+++ Source material
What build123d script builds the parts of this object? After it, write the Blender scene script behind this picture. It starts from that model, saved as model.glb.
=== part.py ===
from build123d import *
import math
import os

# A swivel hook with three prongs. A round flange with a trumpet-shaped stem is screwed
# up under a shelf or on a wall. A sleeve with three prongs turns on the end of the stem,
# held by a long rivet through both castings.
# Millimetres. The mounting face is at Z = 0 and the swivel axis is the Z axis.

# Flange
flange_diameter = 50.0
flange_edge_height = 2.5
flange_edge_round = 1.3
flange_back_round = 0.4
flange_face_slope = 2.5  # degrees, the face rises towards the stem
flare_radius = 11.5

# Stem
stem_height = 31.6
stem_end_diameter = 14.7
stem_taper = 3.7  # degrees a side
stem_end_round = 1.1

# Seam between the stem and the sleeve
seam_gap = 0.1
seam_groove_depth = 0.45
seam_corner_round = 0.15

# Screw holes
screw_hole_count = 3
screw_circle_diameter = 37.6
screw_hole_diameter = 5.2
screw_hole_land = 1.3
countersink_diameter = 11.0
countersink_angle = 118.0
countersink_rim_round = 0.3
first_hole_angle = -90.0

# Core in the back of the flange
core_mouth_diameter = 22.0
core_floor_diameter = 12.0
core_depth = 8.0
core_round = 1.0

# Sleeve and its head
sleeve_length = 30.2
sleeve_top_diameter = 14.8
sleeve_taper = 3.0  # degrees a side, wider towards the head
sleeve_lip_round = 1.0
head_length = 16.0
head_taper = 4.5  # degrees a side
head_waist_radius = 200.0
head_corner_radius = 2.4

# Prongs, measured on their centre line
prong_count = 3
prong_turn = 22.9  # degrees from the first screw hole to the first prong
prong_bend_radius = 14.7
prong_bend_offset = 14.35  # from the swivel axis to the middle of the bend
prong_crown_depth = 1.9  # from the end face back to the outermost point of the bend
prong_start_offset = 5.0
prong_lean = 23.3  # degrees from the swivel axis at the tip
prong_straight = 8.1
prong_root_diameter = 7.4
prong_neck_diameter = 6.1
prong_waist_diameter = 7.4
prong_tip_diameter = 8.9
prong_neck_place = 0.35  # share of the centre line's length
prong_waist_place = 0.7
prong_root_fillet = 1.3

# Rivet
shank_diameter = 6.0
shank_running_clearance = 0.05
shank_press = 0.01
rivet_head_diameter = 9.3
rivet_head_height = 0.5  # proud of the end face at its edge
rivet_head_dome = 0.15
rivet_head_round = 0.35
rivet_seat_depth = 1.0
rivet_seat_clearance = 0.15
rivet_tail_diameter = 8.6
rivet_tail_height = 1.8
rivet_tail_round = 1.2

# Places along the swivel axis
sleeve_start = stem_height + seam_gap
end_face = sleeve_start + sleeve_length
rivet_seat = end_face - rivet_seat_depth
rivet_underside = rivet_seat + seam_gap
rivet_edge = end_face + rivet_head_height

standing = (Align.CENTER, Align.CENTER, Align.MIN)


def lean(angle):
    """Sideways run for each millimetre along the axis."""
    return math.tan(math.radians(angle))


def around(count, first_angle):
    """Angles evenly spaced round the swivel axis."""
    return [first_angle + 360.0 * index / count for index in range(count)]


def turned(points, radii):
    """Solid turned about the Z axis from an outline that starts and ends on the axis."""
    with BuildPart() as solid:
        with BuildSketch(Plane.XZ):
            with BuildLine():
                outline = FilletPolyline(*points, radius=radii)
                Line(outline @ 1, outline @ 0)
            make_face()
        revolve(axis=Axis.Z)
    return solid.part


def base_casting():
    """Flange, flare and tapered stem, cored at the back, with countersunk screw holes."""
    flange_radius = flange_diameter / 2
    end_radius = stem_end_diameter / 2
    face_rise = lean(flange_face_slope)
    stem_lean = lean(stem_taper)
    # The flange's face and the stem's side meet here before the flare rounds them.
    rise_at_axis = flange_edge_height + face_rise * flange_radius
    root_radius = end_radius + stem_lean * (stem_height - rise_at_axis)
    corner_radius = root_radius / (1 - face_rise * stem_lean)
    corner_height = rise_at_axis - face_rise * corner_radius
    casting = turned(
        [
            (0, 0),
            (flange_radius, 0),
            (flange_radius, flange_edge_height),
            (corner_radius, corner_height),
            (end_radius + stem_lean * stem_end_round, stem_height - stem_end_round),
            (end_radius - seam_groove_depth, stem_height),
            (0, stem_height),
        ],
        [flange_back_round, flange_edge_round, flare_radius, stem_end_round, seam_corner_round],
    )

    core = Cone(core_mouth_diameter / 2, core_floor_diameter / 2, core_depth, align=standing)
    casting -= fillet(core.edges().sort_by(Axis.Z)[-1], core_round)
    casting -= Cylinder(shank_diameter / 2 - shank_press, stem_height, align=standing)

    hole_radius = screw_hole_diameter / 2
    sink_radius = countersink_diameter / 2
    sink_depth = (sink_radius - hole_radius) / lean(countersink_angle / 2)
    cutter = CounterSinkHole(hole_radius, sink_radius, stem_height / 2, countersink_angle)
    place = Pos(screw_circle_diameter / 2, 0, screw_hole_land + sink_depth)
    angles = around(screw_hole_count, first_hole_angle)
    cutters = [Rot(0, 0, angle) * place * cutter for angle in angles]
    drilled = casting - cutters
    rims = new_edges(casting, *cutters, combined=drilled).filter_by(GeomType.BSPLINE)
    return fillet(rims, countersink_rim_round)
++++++
+++ Source material
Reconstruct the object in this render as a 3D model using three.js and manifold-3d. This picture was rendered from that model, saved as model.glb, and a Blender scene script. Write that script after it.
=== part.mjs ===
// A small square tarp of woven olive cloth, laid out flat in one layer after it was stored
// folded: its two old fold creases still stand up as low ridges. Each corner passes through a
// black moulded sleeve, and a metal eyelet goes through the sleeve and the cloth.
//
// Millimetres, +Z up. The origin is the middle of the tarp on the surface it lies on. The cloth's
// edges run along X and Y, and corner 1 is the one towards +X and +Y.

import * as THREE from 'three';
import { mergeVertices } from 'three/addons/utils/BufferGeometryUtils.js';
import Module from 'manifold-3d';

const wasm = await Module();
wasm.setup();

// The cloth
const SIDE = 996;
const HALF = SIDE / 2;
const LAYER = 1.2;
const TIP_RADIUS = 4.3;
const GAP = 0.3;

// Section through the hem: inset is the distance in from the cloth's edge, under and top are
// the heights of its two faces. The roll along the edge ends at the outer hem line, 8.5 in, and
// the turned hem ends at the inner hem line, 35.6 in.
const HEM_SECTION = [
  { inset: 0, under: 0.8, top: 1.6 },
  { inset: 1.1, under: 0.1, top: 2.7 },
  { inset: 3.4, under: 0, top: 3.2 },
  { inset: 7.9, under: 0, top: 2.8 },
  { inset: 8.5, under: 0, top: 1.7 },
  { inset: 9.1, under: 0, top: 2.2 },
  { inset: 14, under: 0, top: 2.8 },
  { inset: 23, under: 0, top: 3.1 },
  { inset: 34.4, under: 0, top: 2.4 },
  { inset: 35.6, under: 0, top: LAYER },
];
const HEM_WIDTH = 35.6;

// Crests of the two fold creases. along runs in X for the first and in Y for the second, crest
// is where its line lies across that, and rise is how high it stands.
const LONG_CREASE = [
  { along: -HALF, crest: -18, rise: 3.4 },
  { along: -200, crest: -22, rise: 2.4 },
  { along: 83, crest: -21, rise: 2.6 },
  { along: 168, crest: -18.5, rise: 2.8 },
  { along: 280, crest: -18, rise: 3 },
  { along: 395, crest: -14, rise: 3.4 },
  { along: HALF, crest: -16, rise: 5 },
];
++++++
+++ Source material
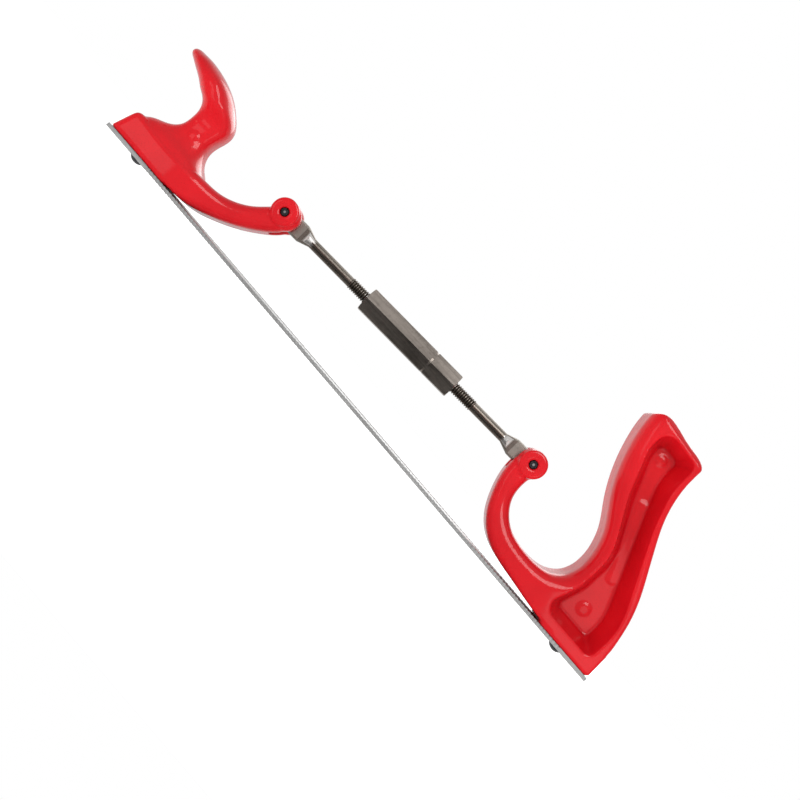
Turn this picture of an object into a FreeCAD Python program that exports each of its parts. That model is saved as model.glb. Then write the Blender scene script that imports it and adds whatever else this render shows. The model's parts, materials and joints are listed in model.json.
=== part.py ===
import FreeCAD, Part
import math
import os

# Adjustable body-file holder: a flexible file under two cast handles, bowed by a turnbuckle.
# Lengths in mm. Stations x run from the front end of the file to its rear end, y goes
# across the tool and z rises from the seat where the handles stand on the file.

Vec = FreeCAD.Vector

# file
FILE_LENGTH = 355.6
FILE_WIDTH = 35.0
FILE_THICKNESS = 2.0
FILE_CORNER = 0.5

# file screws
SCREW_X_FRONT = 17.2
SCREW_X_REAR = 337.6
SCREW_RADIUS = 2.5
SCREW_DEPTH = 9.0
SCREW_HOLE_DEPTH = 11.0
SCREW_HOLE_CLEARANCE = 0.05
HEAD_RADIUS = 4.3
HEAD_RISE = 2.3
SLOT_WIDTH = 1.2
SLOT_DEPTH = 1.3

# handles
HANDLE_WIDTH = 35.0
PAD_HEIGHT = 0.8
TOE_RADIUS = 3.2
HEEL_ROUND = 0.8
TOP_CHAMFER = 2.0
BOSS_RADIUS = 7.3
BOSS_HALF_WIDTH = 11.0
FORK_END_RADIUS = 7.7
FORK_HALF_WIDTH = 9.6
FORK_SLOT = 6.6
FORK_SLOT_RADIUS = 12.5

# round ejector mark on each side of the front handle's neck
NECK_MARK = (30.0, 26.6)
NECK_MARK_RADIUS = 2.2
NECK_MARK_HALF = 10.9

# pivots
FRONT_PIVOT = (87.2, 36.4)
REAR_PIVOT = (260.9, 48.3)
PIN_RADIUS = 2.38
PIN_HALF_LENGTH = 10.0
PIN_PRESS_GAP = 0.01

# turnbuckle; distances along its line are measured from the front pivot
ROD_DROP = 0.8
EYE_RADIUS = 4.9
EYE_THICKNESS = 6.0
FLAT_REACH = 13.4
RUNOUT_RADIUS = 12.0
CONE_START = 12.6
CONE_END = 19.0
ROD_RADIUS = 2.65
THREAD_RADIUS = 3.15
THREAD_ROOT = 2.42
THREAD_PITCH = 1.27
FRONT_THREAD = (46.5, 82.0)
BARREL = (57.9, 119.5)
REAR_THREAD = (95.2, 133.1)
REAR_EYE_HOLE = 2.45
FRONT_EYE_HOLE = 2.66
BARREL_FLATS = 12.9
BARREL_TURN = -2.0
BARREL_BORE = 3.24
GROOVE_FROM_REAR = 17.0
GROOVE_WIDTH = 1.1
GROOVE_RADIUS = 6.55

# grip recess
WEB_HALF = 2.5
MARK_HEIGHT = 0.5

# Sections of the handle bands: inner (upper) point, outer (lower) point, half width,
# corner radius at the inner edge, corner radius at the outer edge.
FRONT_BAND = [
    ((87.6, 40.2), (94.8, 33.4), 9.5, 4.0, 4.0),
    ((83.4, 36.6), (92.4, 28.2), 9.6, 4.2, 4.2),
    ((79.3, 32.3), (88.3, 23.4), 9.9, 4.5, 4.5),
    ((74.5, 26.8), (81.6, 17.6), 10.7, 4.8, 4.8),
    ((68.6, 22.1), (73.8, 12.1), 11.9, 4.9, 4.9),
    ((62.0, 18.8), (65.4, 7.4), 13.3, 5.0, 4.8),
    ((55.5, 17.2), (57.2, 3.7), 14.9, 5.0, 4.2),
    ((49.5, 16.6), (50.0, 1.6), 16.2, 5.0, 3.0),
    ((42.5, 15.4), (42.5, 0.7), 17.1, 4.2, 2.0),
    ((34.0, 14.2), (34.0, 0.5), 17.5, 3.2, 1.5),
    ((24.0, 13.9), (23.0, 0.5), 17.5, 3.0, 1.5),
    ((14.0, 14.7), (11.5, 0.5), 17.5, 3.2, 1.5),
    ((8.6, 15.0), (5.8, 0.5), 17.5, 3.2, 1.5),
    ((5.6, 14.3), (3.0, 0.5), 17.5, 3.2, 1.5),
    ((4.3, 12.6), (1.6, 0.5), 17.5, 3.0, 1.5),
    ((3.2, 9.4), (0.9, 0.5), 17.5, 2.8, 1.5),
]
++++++
• **Work instructions**
Begin at the line containing "Turn this picture", end at the line containing "FILE_CORNER = 0.5", and reproduce every line in that range exactly, both ends included.

• **Solution to this problem**
Turn this picture of an object into a FreeCAD Python program that exports each of its parts. That model is saved as model.glb. Then write the Blender scene script that imports it and adds whatever else this render shows. The model's parts, materials and joints are listed in model.json.
=== part.py ===
import FreeCAD, Part
import math
import os

# Adjustable body-file holder: a flexible file under two cast handles, bowed by a turnbuckle.
# Lengths in mm. Stations x run from the front end of the file to its rear end, y goes
# across the tool and z rises from the seat where the handles stand on the file.

Vec = FreeCAD.Vector

# file
FILE_LENGTH = 355.6
FILE_WIDTH = 35.0
FILE_THICKNESS = 2.0
FILE_CORNER = 0.5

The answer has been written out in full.